Würden Sie sagen, die „Zeitenwende“ hat die Haltung der deutschen Öffentlichkeit gegenüber der Rüstungsindustrie tiefgehend verändert?

Das Ansehen der deutschen Verteidigungsindustrie in der Öffentlichkeit war schon vor dem russischen Angriff nicht vollkommen negativ. Ein Großteil der Deutschen versteht, aus welchem Grund wir erstklassige Waffensysteme produzieren müssen, nämlich damit unsere Streitkräfte in der Lage sind, ihre Aufgabe zu erfüllen. Diese Einsicht hat sich seit dem Beginn des Krieges weiter verbreitet. Ich selbst unterstütze unserem Verteidigungsminister Pistorius in seiner Aussage, dass wir mehr tun müssen, um nicht nur die Bundeswehr, sondern auch unsere Gesellschaft „kriegstüchtig“ zu machen. Es ist unverzichtbar, sich immer wieder klarzumachen, dass mit „Kriegstüchtigkeit“ eine Abschreckung gemeint ist, die lebenswichtig ist, um Krieg zu vermeiden. Genauso besagt es auch das lateinische Sprichwort: „Si vis pacem, para bellum“. („Wünschst Du dir Frieden, bereite Dich auf Krieg vor.“)

Trotzdem bleibt die Rolle der deutschen Sicherheitsindustrie in Deutschland ein heikles Thema. Und obwohl die Europäische Kommission versucht hat, die „European Defence and Technological Base (EDTIB) zu verbessern, ist es ihr nicht gelungen, eine klare Taxonomie für die Waffen zu erstellen, die an europäische Armeen geliefert werden.

Ja, das ist ein guter Punkt und er illustriert unseren Status in der Gesellschaft. Vor dem Ausbruch des Krieges im Februar 2022 haben etliche deutsche und europäische Banken und Investment Fonds – angetrieben vom Green Deal der EU - versucht, Rüstungsaktivitäten aus ihren Portfolios zu streichen, um so ihrem „grünen“ Ruf nicht zu schaden.
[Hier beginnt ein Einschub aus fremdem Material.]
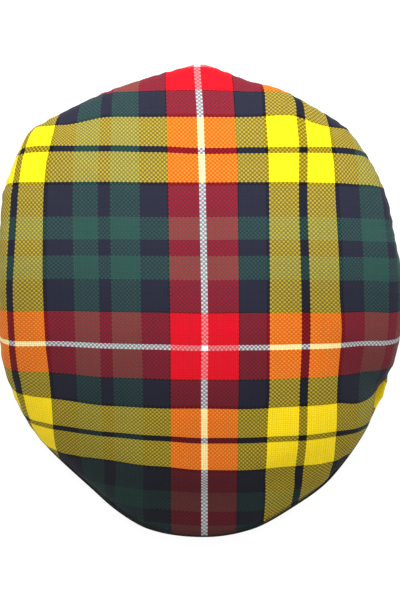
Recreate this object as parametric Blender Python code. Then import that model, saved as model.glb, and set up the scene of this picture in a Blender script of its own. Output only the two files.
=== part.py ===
"""A one-piece-top flat cap in tartan cloth: a crown panel drawn over a stiff peak, and two side panels.

It rests on its rim, with +Z up, the peak towards -Y and the origin at the centre of its base.
"""

import math

import bpy
import numpy as np

# Driving sizes, in metres
CAP_LENGTH = 0.276
CAP_WIDTH = 0.237
CAP_HEIGHT = 0.084
APEX_BACK = 0.035  # how far behind the middle of the cap its highest point is
HEAD_LENGTH = 0.200  # inside of the head opening, front to back
HEAD_WIDTH = 0.168
HEAD_BACK = 0.013  # how far behind the middle of the cap the opening's centre is
CLOTH = 0.0018  # the crown's wall
HEM = 0.0036  # the rim's wall, where the cloth is turned up inside
HEM_STEP = 8.0  # degrees in which the hem comes down behind the peak's wing
PEAK_THICKNESS = 0.0036
PEAK_LIP = 0.0009  # how far the peak's edge shows past the crown
PEAK_NECK_LIFT = 0.0290  # the peak's underside at the front of the head opening, above the table
PEAK_NECK_CORNER = 0.0100  # the same, in line with the peak's corners
TAIL_SPREAD = 8.0  # degrees in which the peak's edge drops from the crown's seam to the table
SEAM_GAP = 0.0003
SHOWN_SIDE = 0.0035  # how far the right side panel shows past the crown, near the peak's corner
SHOWN_BULGE = 0.0150  # how far the handles of that panel's curve stand out there

# Bearings about the highest point, in degrees: 0 is the wearer's side at +X, 90 is the back
FRONT = -90.0
CORNER = -50.0  # where the peak's outer edge leaves the side panel
WING_TIP = -34.0  # where the peak's wing ends at the rim
SHOWN_BEARING = -40.0
SHOWN_SPREAD = 5.0

# Side panels leave the seam in the crown's own direction and come down onto the rim, by these
# shares of the way from seam to rim
LEAVE_SEAM = 0.40
MEET_RIM = (0.06, 0.30)

# Columns in each stretch of bearings, and rows across each surface
COLUMNS_BACK = 14
COLUMNS_SIDE = 6
COLUMNS_WING = 9
COLUMNS_FRONT = 10
CROWN_ROWS = 19
SIDE_ROWS = 8
PEAK_ROWS = 6
FINE = 400  # points along a section before its rows are chosen
OUTLINE_FINE = 40  # points in each span of the outline
TURN_WEIGHT = 0.8  # how much the rows crowd where a section turns
INSET_POWER = 8  # how close to the fold the crown's inset stays
SHARP_ANGLE = 50.0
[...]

Das hat sich auch seit der russischen Invasion nicht vollkommen geändert. Eine Taxonomie für soziale Nachhaltigkeit, die die von europäischen Streitkräften verwendeten Waffen eindeutig als einen positiven Beitrag zur sozialen Nachhaltigkeit kategorisiert, würde viel ausmachen. Genauso wie es bei der Nuklearenergie geschehen ist, die in der Umwelt-Taxonomie als „nachhaltigkeitsfördernd“ eingestuft worden ist.
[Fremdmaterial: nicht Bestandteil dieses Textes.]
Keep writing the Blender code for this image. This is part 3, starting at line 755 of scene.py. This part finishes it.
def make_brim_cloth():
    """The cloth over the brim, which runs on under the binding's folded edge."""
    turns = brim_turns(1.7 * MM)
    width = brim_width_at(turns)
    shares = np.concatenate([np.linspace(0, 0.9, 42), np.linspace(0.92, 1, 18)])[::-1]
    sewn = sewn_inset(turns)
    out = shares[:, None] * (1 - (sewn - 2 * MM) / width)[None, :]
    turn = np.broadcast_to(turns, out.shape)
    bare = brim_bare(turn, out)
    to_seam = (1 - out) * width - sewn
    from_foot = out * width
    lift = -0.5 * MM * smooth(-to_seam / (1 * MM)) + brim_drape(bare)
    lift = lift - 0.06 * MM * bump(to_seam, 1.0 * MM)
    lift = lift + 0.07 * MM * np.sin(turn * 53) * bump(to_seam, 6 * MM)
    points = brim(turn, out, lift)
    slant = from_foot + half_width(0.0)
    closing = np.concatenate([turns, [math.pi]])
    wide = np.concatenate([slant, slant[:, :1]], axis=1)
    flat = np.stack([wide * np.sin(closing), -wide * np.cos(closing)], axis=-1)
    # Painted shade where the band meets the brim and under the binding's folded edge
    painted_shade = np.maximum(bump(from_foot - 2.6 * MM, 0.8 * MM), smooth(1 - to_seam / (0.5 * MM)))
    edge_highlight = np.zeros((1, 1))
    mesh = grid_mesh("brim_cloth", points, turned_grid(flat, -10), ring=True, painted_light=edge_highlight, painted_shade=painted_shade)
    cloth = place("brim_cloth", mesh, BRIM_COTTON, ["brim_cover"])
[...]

Mir ist nicht klar, aus welchem Grund es wichtig wäre, Waffen in Investment-Portfolios zu kategorisieren, um zu zeigen, dass sie soziale Nachhaltigkeit unterstützen. Reichen Ihrer Industrie nicht die Riesengewinne, die sie gerade einfährt?

Wir stellen in der öffentlichen Wahrnehmung noch immer ein mangelndes Verständnis dafür fest, dass Waffensysteme in den Händen von Streitkräften der EU- und NATO-Mitglieder auf verschiedene Weisen helfen, den Frieden und die Sicherheit unserer Gesellschaft zu erhalten. Die Bilder aus der Ukraine erinnern uns täglich daran, dass Krieg das Gegenteil all dessen beinhaltet, wofür die Allgemeine Erklärung der Menschenrechte steht. Die Bilder aus der Ukraine illustrieren überdies, wie Krieg der Umwelt schadet. Unser Credo lautet daher, dass Sicherheit die „Mutter“ aller Nachhaltigkeit ist. Diese Überzeugung haben die EU-Verteidigungsminister jüngst in ihrer Eigenschaft als Aufsichtsgremium der Europäischen Verteidigungsagentur (EDA) in einer Erklärung bekräftigt.
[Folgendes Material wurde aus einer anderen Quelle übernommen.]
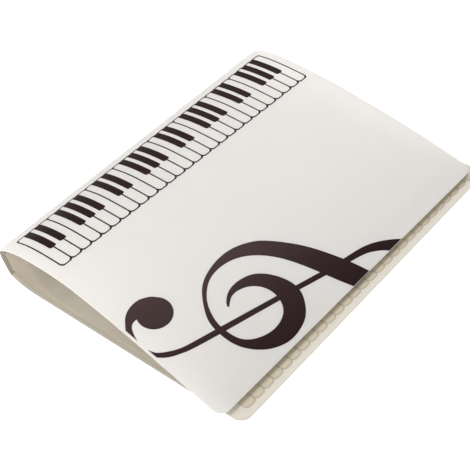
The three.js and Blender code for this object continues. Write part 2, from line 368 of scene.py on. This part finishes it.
def node_tools(material):
    """An empty node tree, with short ways to add a node, link two and work out a value."""
    tree = material.node_tree
    tree.nodes.clear()

    def add(kind, **values):
        node = tree.nodes.new(kind)
        for socket, value in values.items():
            node.inputs[socket].default_value = value
        return node

    def link(source, target):
        tree.links.new(source, target)

    def math_node(operation, first, second=None, third=None):
        node = tree.nodes.new('ShaderNodeMath')
        node.operation = operation
        for socket, value in zip(node.inputs, (first, second, third)):
            if value is None:
                continue
            if isinstance(value, (int, float)):
                socket.default_value = value
            else:
                link(value, socket)
        return node.outputs[0]
    return tree, add, link, math_node


def mix_colour(tree, mask, first, second):
    """Blends two colours by a mask; each is a written colour or a node's output."""
    node = tree.nodes.new('ShaderNodeMix')
    node.data_type = 'RGBA'
    tree.links.new(mask, node.inputs[0])
    for socket, value in ((node.inputs[6], first), (node.inputs[7], second)):
        if isinstance(value, tuple):
            socket.default_value = (*value, 1)
        else:
            tree.links.new(value, socket)
    return node.outputs[2]


def sheet_material(name, colour, through, translucent=0.42, ghost_and_key_shade=False):
    """Sand-matt polypropylene: faintly mottled, finely grained, and letting some light through."""
    material = bpy.data.materials.new(name)
    material.use_nodes = True
    tree, add, link, math_node = node_tools(material)
    place = add('ShaderNodeTexCoord').outputs['Object']
    mottle = add('ShaderNodeTexNoise', Scale=22.0, Detail=3.0)
    link(place, mottle.inputs['Vector'])
    grain = add('ShaderNodeTexNoise', Scale=1900.0, Detail=2.0)
    link(place, grain.inputs['Vector'])
    waves = add('ShaderNodeTexNoise', Scale=9.0, Detail=1.0)
    link(place, waves.inputs['Vector'])
    darker = tuple(MOTTLE_SHADE * value for value in colour)
    tint = mix_colour(tree, mottle.outputs['Fac'], darker, colour)
    if ghost_and_key_shade:
        # The lines are the print showing through; the key faces get painted shade, for the shade under the
        # front cover.
        on_line, painted_key_shade = ghost_lines_and_key_shade(place, tree, math_node)
        for mask, shade in ((painted_key_shade, KEY_PAINTED_SHADE), (on_line, LINE_SHADE)):
            shaded = tuple(value * share for value, share in zip(colour, shade))
            tint = mix_colour(tree, mask, tint, shaded)
    shader = add('ShaderNodeBsdfPrincipled', IOR=1.49)
    link(tint, shader.inputs['Base Color'])
    link(math_node('MULTIPLY_ADD', grain.outputs['Fac'], 0.16, SHEET_ROUGHNESS), shader.inputs['Roughness'])
    fine = add('ShaderNodeBump', Strength=0.28, Distance=0.00008)
    link(grain.outputs['Fac'], fine.inputs['Height'])
    broad = add('ShaderNodeBump', Strength=0.35, Distance=0.0012)
    link(waves.outputs['Fac'], broad.inputs['Height'])
    link(fine.outputs['Normal'], broad.inputs['Normal'])
    link(broad.outputs['Normal'], shader.inputs['Normal'])
    glow = add('ShaderNodeBsdfTranslucent')
    glow.inputs['Color'].default_value = (*through, 1)
    blend = add('ShaderNodeMixShader')
    blend.inputs[0].default_value = translucent
    link(shader.outputs[0], blend.inputs[1])
    link(glow.outputs[0], blend.inputs[2])
    output = add('ShaderNodeOutputMaterial')
    link(blend.outputs[0], output.inputs['Surface'])
    return material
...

Streitkräfte ohne moderne Waffen sind unfähig, den Frieden zu schützen

Aber was meinen Sie genau, wenn Sie das Thema Nachhaltigkeit mit Waffen in Verbindung bringen? Beim ersten Hören ist das vielen Menschen nicht gleich verständlich.

Damit meine ich, dass nur in Friedenszeiten Umweltgüter wie saubere Luft, sauberes Wasser und Landschaften erhalten bleiben, wie auch die soziale Würde …

… aber was meinen Sie genau damit? Was Sie sagen, klingt schön, abstrakt und ausweichend.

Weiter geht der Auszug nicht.